Parts and joints as JSON:
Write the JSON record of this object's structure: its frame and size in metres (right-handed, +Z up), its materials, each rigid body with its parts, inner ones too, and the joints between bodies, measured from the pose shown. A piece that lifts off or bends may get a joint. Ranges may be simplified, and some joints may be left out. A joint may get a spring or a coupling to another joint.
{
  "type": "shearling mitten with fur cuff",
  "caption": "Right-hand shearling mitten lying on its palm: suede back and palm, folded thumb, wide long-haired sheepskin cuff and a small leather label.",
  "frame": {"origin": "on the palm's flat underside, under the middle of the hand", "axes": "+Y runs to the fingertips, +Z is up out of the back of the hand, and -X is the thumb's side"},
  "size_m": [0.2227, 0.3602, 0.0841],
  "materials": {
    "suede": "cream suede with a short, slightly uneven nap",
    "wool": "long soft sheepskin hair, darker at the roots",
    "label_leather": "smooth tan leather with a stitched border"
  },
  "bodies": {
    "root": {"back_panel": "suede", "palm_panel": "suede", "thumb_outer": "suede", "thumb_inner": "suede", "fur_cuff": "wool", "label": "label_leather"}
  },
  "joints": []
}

* * *

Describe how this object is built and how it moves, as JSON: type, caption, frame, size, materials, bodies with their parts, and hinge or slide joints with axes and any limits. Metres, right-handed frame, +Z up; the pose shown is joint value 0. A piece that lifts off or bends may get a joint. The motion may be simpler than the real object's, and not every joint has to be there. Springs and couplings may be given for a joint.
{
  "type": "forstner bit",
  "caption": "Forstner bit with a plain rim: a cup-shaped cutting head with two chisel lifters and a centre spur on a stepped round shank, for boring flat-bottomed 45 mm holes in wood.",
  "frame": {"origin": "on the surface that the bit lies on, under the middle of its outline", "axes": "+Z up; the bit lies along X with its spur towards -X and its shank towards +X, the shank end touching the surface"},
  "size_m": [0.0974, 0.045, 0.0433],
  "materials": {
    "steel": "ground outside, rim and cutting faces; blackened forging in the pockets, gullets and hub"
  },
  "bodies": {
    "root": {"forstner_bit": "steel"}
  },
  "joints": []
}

▸ **SET TASK**: From the data, collect all lines where the string "type" appears.

▸ **WRITTEN SOLUTION**:
  "type": "shearling mitten with fur cuff",
Describe how this object is built and how it moves, as JSON: type, caption, frame, size, materials, bodies with their parts, and hinge or slide joints with axes and any limits. Metres, right-handed frame, +Z up; the pose shown is joint value 0. A piece that lifts off or bends may get a joint. The motion may be simpler than the real object's, and not every joint has to be there. Springs and couplings may be given for a joint.
  "type": "forstner bit",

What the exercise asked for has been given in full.